Reid’s resistance to either passing the House bill as is or taking the measure up this week to quickly send it to President Barack Obama has frustrated Republicans.

“The Senate Democratic leadership is paralyzed by devotion to tax hikes and more of the same failed ‘stimulus’ policies,” said Michael Steel, spokesman for Speaker John Boehner (Ohio). “Both the 3 percent provision and the pay-for were specifically supported by the White House. It’s tough to understand why the Senate Democratic leadership doesn’t just pass the House-passed bill. They just can’t take ‘yes’ for an answer.”

Reid countered that the Republicans are protecting “millionaires and billionaires” at the expense of creating jobs for the middle class by opposing the transportation bill.

“I’m terribly disappointed that the Republican caucus has ignored the wishes of the American people,” Reid said.

The bitter back-and-forth is just the latest flare-up resulting from a fundamental breakdown in how the chambers work and how Congress approaches its job, according to aides and lawmakers.

“It’s like walking into a children’s fight,” a Senate Republican aide said Tuesday, explaining that even arcane issues such as pay-fors — which have traditionally been so deep in the weeds that they were smoothed out with little fanfare — have become flashpoints.

“The Senate is not immune to the 24-hour news cycle and bloggers and pressure to stay in the majority or to capture the majority,” Sen. Lindsey Graham (R-S.C.) said. Graham, a former House Member, cast aspersion on both chambers, saying: “It’s a symptom of the Senate becoming more like the House.”

That, Graham and others said, has led to a climate in which neither side is willing to trust the other, which makes it difficult to find common ground — even when it exists.

For months, the House has passed pieces of the GOP’s jobs plan, focusing largely on deregulatory measures that Republicans say will help boost job creation and that are favored by business interests.

But aside from the passage of a package of trade agreements and patent reform, most of the GOP’s agenda has been anathema to Democrats and the White House.

These pieces of the agenda include bills prohibiting new climate change regulations, expanding offshore oil drilling, eliminating federal oversight of some state clean water programs, reducing controls on the disposal of coal wastes and eliminating a series of proposed clean air rules.

None of those bills has a chance of passing the Senate, and the White House has consistently threatened to veto these and other GOP-backed bills.

Dubbed the “forgotten 15” by Republicans, these measures have died in the Senate, where Reid has dismissed them out of hand.

While they have denounced the Senate’s lack of action on the bills, Boehner and House Majority Leader Eric Cantor (Va.) have also acknowledged the need to find common ground with the Senate and White House. The withholding bill is the first in a series of planned mini jobs bills that can draw broad support in both chambers while avoiding veto threats.
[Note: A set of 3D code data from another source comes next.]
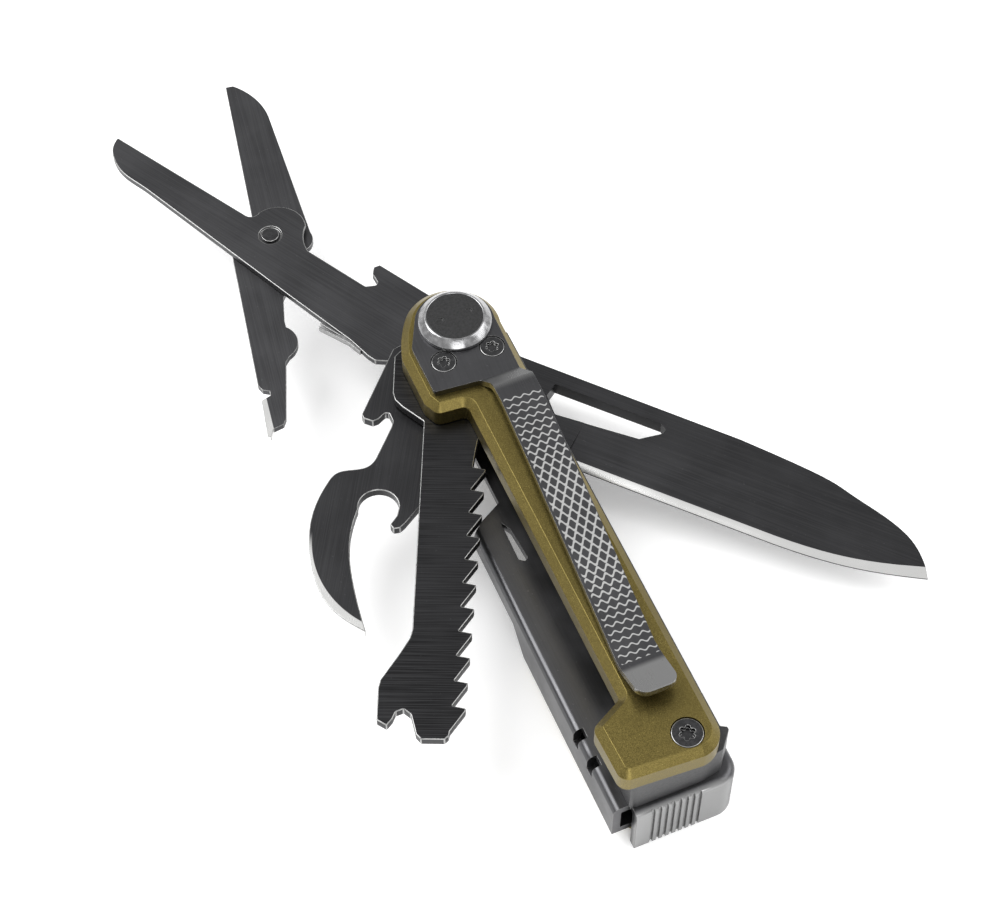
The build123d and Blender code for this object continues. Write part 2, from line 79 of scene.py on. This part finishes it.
# Directions in which the opened tools point, in degrees from +X, as in the CAD
KNIFE_ANGLE = -48.0
SAW_ANGLE = -114.0
OPENER_ANGLE = -120.0
SCISSORS_ANGLE = 120.0
LEVER_ANGLE = 81.0

# Directions of the brushing on the handle's steel
SHEET_BRUSHING = -90.0
CLIP_BRUSHING = -92.9

# Sockets of a colour Mix node, whose names are shared with its other types
MIX_FIRST, MIX_SECOND, MIX_RESULT = 6, 7, 2

# Most values of a noise texture lie between these
NOISE_LOW, NOISE_HIGH = 0.3, 0.7

# Width over which a mask of bare steel fades, to each side
FADE = 0.05 * MM

# Bare steel on the knife: upward part of the bevel's normals, and where the bevel lies
BEVEL_SLOPE = (0.75, 0.95)
SLOPE_FADE = 0.02
BEVEL_START = 22.5 * MM
BEVEL_SIDE = 1.0 * MM

# Bare steel on the opener: the arc of the belly and where the band starts
BELLY_CENTRE = (35.6 * MM, -0.2 * MM)
BELLY_RADIUS = 16.75 * MM
BELLY_START = 38.0 * MM

# Bare steel on the scissors lever: the corner of the pry end, from the rivet
PRY_END = -31.6 * MM
PRY_SIDE = 6.9 * MM

# Bare steel on the hammer tab
HAMMER_START = -82.3 * MM
HAMMER_SHINE = 0.27

# The clip's own axis, and its etching along it: the waves, their rows and mid clip
CLIP_ANGLE = -3.0
CLIP_ORIGIN = (3.6 * MM, -18.0 * MM, 0.0)
WAVE_LENGTH = 1.5 * MM
ROW_PITCH = 2.6 * MM
MID_CLIP = -22.7 * MM
ETCH_HALF_WIDTH = 3.0 * MM

# Swing and half width of an etched line, in rows: at mid clip, then towards the ends,
# and the distances from mid clip between which they change
SWING = (0.18, 0.08)
SWING_REACH = (3.0 * MM, 24.0 * MM)
LINE = (0.1, 0.045)
LINE_REACH = (4.0 * MM, 22.0 * MM)
LINE_FADE = 0.012

# Along the part's Y: the etching's ends, and the lip and the joggle, which get a painted
# highlight
ETCH_START = -17.5 * MM
ETCH_END = -66.0 * MM
ETCH_SHINE = 0.85
LIP_START = -67.2 * MM
LIP_PAINTED_HIGHLIGHT = 0.3
JOGGLE_START = -12.3 * MM
JOGGLE_END = -15.0 * MM
JOGGLE_PAINTED_HIGHLIGHT = 0.16

# Upward part of the normals on the clip's flat top, at least
TOP_SLOPE = 0.8

# Clean-up of a copied CAD mesh, and its edge break
MERGE_DISTANCE = 0.002 * MM
FLAT_ANGLE = math.radians(0.6)
SHARP_ANGLE = math.radians(32)
NORMAL_WEIGHT = 90

# Edge break of each piece, as a share of the setting, where it isn't 1
EDGE_SHARE = {
    "frame": 1.6,
    "pocket_clip": 1.2,
    "pivot_cap_insert": 0.6,
    "clip_screws": 0.8,
    "scale_screw": 0.8,
    "back_screws": 0.8,
    "scissors_rivet": 0.8,
    "knife_blade": 0.5,
    "scissors_spring": 0.5,
}

# Floor: half its side, its cells along a side, its drop under the part and its own light
FLOOR_REACH = 1.5
FLOOR_CELLS = 8
FLOOR_DROP = 0.02 * MM
FLOOR_GLOW = 0.22

# Even light from all round
WORLD_STRENGTH = 0.75

# Name, place, side in metres and power in watts
LIGHTS = (
    ("key_softbox", (-0.45, 0.35, 0.75), 0.6, 7.0),
    ("fill_softbox", (0.7, -0.25, 0.6), 0.7, 4.0),
    ("front_softbox", (-0.2, -0.9, 0.5), 0.5, 3.0),
)


# ---------------------------------------------------------------- settings


class StageSettings(PropertyGroup):
    """Studio round the tool."""

    azimuth: FloatProperty(
        name="Azimuth", description="Turn of the camera round the tool",
        default=math.radians(-23.2), subtype="ANGLE",
    )
    elevation: FloatProperty(
        name="Elevation", description="Height of the camera over the floor",
        default=math.radians(55.5), subtype="ANGLE",
    )
    distance: FloatProperty(
        name="Distance", description="From the camera to its target",
        default=0.3871, unit="LENGTH",
    )
    target: FloatVectorProperty(
        name="Target", description="Point on the floor that the camera looks at",
        size=3, default=(0.00295, -0.01099, 0.0), subtype="TRANSLATION",
    )
    lens: FloatProperty(name="Lens", description="Focal length in millimetres", default=86.4)
    floor: FloatVectorProperty(
        name="Floor", description="Colour of the floor",
        size=3, default=(0.93, 0.93, 0.93), subtype="COLOR",
    )


class FinishSettings(PropertyGroup):
    """Colours of the finishes."""

    gold: FloatVectorProperty(
        name="Gold", description="Blasted and anodised scales",
        size=3, default=(0.165, 0.13, 0.042), subtype="COLOR",
    )
    coating: FloatVectorProperty(
        name="Coating", description="Black coating on the tools, frame and clip",
        size=3, default=(0.045, 0.045, 0.047), subtype="COLOR",
    )
    ground: FloatVectorProperty(
        name="Ground steel", description="Bare steel of ground edges",
        size=3, default=(0.78, 0.78, 0.77), subtype="COLOR",
    )


class EdgeSettings(PropertyGroup):
    """Softening of the edges."""

    thin: FloatProperty(
        name="Thin parts", description="Edge break on the other bevelled pieces",
        default=0.00014, unit="LENGTH",
    )
    thick: FloatProperty(
        name="Thick parts", description="Edge break on the scales",
        default=0.00055, unit="LENGTH",
    )


# ---------------------------------------------------------------- node helpers


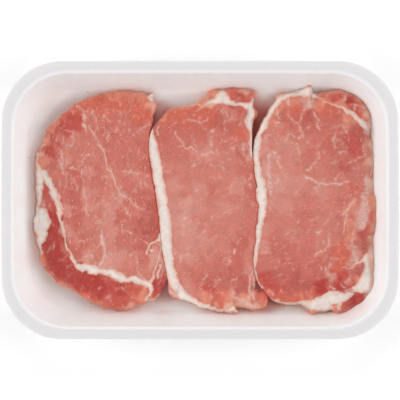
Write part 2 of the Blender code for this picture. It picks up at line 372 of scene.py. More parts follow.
# %% The tray's section
low, high = (np.array(corner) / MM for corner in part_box("tray"))
TRAY_LENGTH, TRAY_WIDTH, TRAY_HEIGHT = high - low
FOAM = 3.2  # the sheet's thickness; all of these are in mm
RIM_WIDTH, RIM_EDGE = 5.2, 0.6  # the flat band, and the radius of its cut edge
LIP_RADIUS, UNDER_RIM_RADIUS, FLOOR_RADIUS = 1.8, 1.2, 9.0
WALL_ANGLE = 66.0  # the walls' slope, in degrees
SINE, COSINE, TANGENT = (f(math.radians(WALL_ANGLE)) for f in (math.sin, math.cos, math.tan))
lip_foot = TRAY_HEIGHT - LIP_RADIUS * (1.0 - COSINE)
wall_foot = FOAM + FLOOR_RADIUS * (1.0 - COSINE)
floor_inset = RIM_WIDTH + (LIP_RADIUS + FLOOR_RADIUS) * SINE + (lip_foot - wall_foot) / TANGENT
floor_middle = (floor_inset, FOAM + FLOOR_RADIUS)

inner_section = np.concatenate([
    arc((RIM_EDGE, TRAY_HEIGHT - RIM_EDGE), RIM_EDGE, 180, 90, 5),
    arc((RIM_WIDTH, TRAY_HEIGHT - LIP_RADIUS), LIP_RADIUS, 90, 90 - WALL_ANGLE, 7),
    arc(floor_middle, FLOOR_RADIUS, 270 - WALL_ANGLE, 270, 14)])
under_corner = arc(floor_middle, FLOOR_RADIUS + FOAM, 270, 270 - WALL_ANGLE, 12)
under_rim = TRAY_HEIGHT - FOAM
meeting = under_corner[-1][0] - (under_rim - under_corner[-1][1]) / TANGENT
turn_back = UNDER_RIM_RADIUS * math.tan(math.radians(WALL_ANGLE / 2.0))
outer_section = np.concatenate([
    under_corner,
    arc((meeting - turn_back, under_rim - UNDER_RIM_RADIUS), UNDER_RIM_RADIUS, 90 - WALL_ANGLE, 90, 5),
    arc((RIM_EDGE, under_rim + RIM_EDGE), RIM_EDGE, 270, 180, 5)])
print("the floor is flat from", round(floor_inset, 1), "mm inside the rim's edge")

# %% The tray's outline
CORNER_RADIUS = 31.0  # of the rim's outer edge, in mm
CORNER_EASING = 0.45  # how much of an inset the corner radius loses
LONG_SIDE_BOW, SHORT_SIDE_BOW = 0.4, 0.9  # how far the sides swell past straight lines, in mm
CORNER_STEPS, SIDE_STEPS = 60, (150, 84, 150, 84)  # faces round each corner and along each side
QUARTERS = ((1, 1), (-1, 1), (-1, -1), (1, -1))  # the signs of x and y in each corner


def half_sizes(inset):
    """Half the length, half the width and the corner radius of the outline at an inset."""
    return (TRAY_LENGTH / 2.0 - SHORT_SIDE_BOW - inset, TRAY_WIDTH / 2.0 - LONG_SIDE_BOW - inset,
            CORNER_RADIUS - CORNER_EASING * inset)


def bowed(x, y):
    """Swells each side by its bow times 1 - (place along the side / half the side) squared."""
    half_x, half_y = TRAY_LENGTH / 2.0, TRAY_WIDTH / 2.0
    return (x * (1.0 + SHORT_SIDE_BOW / half_x * (1.0 - (y / half_y) ** 2)),
            y * (1.0 + LONG_SIDE_BOW / half_y * (1.0 - (x / half_x) ** 2)))


def around(inset):
    """A rounded rectangle for each row of insets: quarter circles joined by straight runs."""
    half_x, half_y, radius = half_sizes(inset)
    corners = []
    for quarter, (side_x, side_y) in enumerate(QUARTERS):
        turn = np.radians(np.linspace(90.0 * quarter, 90.0 * (quarter + 1), CORNER_STEPS + 1))[None]
        corners.append((side_x * (half_x - radius) + radius * np.cos(turn),
                        side_y * (half_y - radius) + radius * np.sin(turn)))
    xs, ys = [], []
    for quarter, (x, y) in enumerate(corners):
        next_x, next_y = corners[(quarter + 1) % 4]
        share = np.linspace(0.0, 1.0, SIDE_STEPS[quarter] + 1)[None, 1:-1]
        xs += [x, mix(x[:, -1:], next_x[:, :1], share)]
        ys += [y, mix(y[:, -1:], next_y[:, :1], share)]
    return bowed(np.concatenate(xs, axis=1), np.concatenate(ys, axis=1))


rim_x, rim_y = around(np.zeros((1, 1)))
print("points round the tray:", rim_x.size)

# %% [markdown]
# The rim is cut with a steel knife after the tray is formed, so its outer edge is a little ragged
# and its cells are torn open. The formed skin rolls by a few hundredths of a millimetre. Both are
# added to the section's insets and heights before the rings are made. Painted shade with a pink cast
# of light bounced off the meat darkens the foam beside the meat, most where two chops leave only a
# narrow gap, and a few painted shadows lie beside the chops, mostly on the left.

# %% Painted shade on the foam
PAINTED_SHADE_REACH = 3.4  # how far the painted shade beside the meat reaches over the foam, in mm
PAINTED_SHADOWS = (  # painted shadows on the foam beside the chops: x, y, reach and amount
    (-82, 52, 8, 0.45), (-82, -50, 8, 0.45), (-20, -58, 5, 0.5), (-74, 60, 6, 0.3),
    (-91, 0, 5, 0.3), (-89, -30, 5, 0.5))
GAP_SHADE_FADE = (6.0, 13.0)  # the painted shade in a gap between two chops fades out as the gap widens over this range, in mm


def distance_to(loop, x, y):
    """Distance from each point to the nearest of a loop's points."""
    return np.hypot(x[..., None] - loop[:, 0], y[..., None] - loop[:, 1]).min(axis=-1)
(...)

That is what makes the back-and-forth over the withholding bill all the more troubling, Republicans and Democrats said.

One senior Democratic Senate aide Tuesday called the atmosphere “just awful.”

A Republican aide agreed, saying, “there’s not a lot of trust” between the two sides at this point, making even relatively benign bills like the withholding measure difficult to move.

Graham warned that lawmakers need a course correction.

“Either the body corrects itself or an outside force corrects the body,” Graham said.

“We owe it to the [country] to not leave behind an institution that in the eyes of the American people is completely destroyed. And we’re coming perilously close to that,” he added.

David M. Drucker contributed to this report.